New "X-Men" Movie Is Its Own Apocalypse

    The very crowded new X-Men installment wastes last year's breakout actor in a terminally silly role.

    X-Men: Apocalypse gives you a glimpse of Oscar Isaac, bare-chested, bald, and beautiful, in its opening flashback in Egypt in 3600 BCE.

    It's a tease. A minute later, the blue powers of its title villain, né En Sabah Nur, seep inside of him and take him over as part of a consciousness-transferring, body-snatching procedure, and Isaac spends the rest of the movie encased in blue makeup and bewildering motivations as he seeks to remake the world and reappoint himself as its god.

    Isaac isn't the only big name to have been woven into the franchise — Apocalypse, like the two previous movies, flounders at giving Jennifer Lawrence (way more famous now than when she appeared in 2011's X-Men: First Class) more non-blue screen time and a place of prominence. But Isaac's appearance in the film seems a particular waste after he proved himself so resoundingly last year as both an actor and a heartthrob. It's not just that you can barely see Isaac; it's that Apocalypse is such an incredible letdown as a foe, with his fixation on being worshipped, the amount of time he spends recruiting an entourage, and, frankly, the micromanaging attention he gives his henchmen's various new looks.

    For an ancient antagonist reaching back to the dawn of time — the first mutant! The baddest bad to have ever badded! — Apocalypse is neither frightening nor memorable, aside from the way he personally applies the facial decal on one of his four followers. After emerging in 1983 following millennia of being buried underground, Apocalypse catches up on the current status of the planet by absorbing it through a television. "Learrrning," he groans, like a very drunk Leeloo from The Fifth Element. Getting to the "war part," he likes it, and he decides unworthy humans have been in charge for too long and it's time for him to put mutants back on top. He turns people into sand. He's camp, but the rest of the movie isn't — the rest of the movie tries to parcel out earnest angst to its many, many characters, leaning on recognition from past X-Men installments to give them a wholeness that the film doesn't have time to fill out itself.
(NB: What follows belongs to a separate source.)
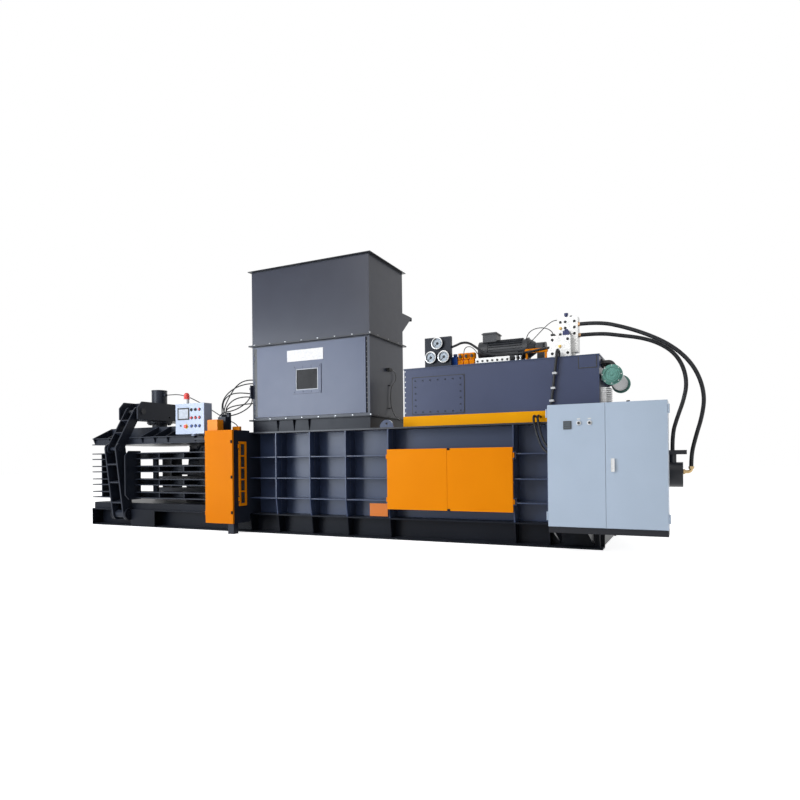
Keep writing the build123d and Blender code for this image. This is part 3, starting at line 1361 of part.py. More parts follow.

    The biggest recipient is Magneto (Michael Fassbender), who's gone to ground since Days of Future Past, hiding in Eastern Europe, married with a daughter and a factory job. That life is taken from him, abruptly and awfully, in what is essentially a police shooting after he outs himself as a mutant by saving someone at work. It's one of the few instances of regular ol' humanity in the movie, and it's only in the context of a character careening back to wanting to destroy it. Fassbender is the tormented heart of the X-Men prequels, imbuing his character with soulful tragedy (and still giving the best "I'm using my superpowers" grimace in the business), but he struggles to bring freshness to Magneto's latest cycle of destroy/remorse in this sequel, even when he levels Auschwitz with new, Apocalypse-issued strength. It's a scene that should be audacious, but instead is a shrug, the wreckage spiraling prettily into the air — his powers are bigger, but not more meaningful.

    Apocalypse director Bryan Singer's always had a way with the beats between the action, the ones that made mutantism such an all-purpose stand-in for the targets of intolerance — Iceman's "coming out" to his parents in X2; Rogue's fear that her own body and sexuality were deadly in the X-Men world, when her first kiss sent someone into a coma; Mystique spitting about how "people like you are the reason I was afraid to go to school as a child"; Magneto's powers rumbling to life in that Nazi concentration camp. But in Apocalypse, the "you're with us or against us" of it all is as abstract as that scene of Magneto vowing a new genocide while obliterating the site of a past one. The baby mutants — like Jean Grey (Sophie Turner), Cyclops (Tye Sheridan), and Nightcrawler (Kodi Smit-McPhee) — have little interaction with the outside world after their introductions. In the big finish, we're given flashes of some worried faces in a war room to provide a reminder of the mostly offscreen stakes of the battle.

    Apocalypse focuses on mutant-on-mutant action, with Beast (Nicholas Hoult), Quicksilver (Evan Peters, once again getting the best scene in the movie), Mystique (Lawrence, looking uncharacteristically at sea), and Xavier (James McAvoy) on one side and Apocalypse and his horsemen Angel (Ben Hardy), Storm (Alexandra Shipp), Psylocke (Olivia Munn, weakest of the bunch), and Magneto on the other. But Apocalypse is so silly, and his actions are so lacking the pained resonance of past movies' clashes — that fundamental schism over what's best for mutantkind — that it hardly matters. They fight, and some change their mind, and for some, it wasn't clear why they were fighting in the first place. Like Oscar Isaac in that first scene, Apocalypse loses its humanity early on, and never figures out what to replace it with.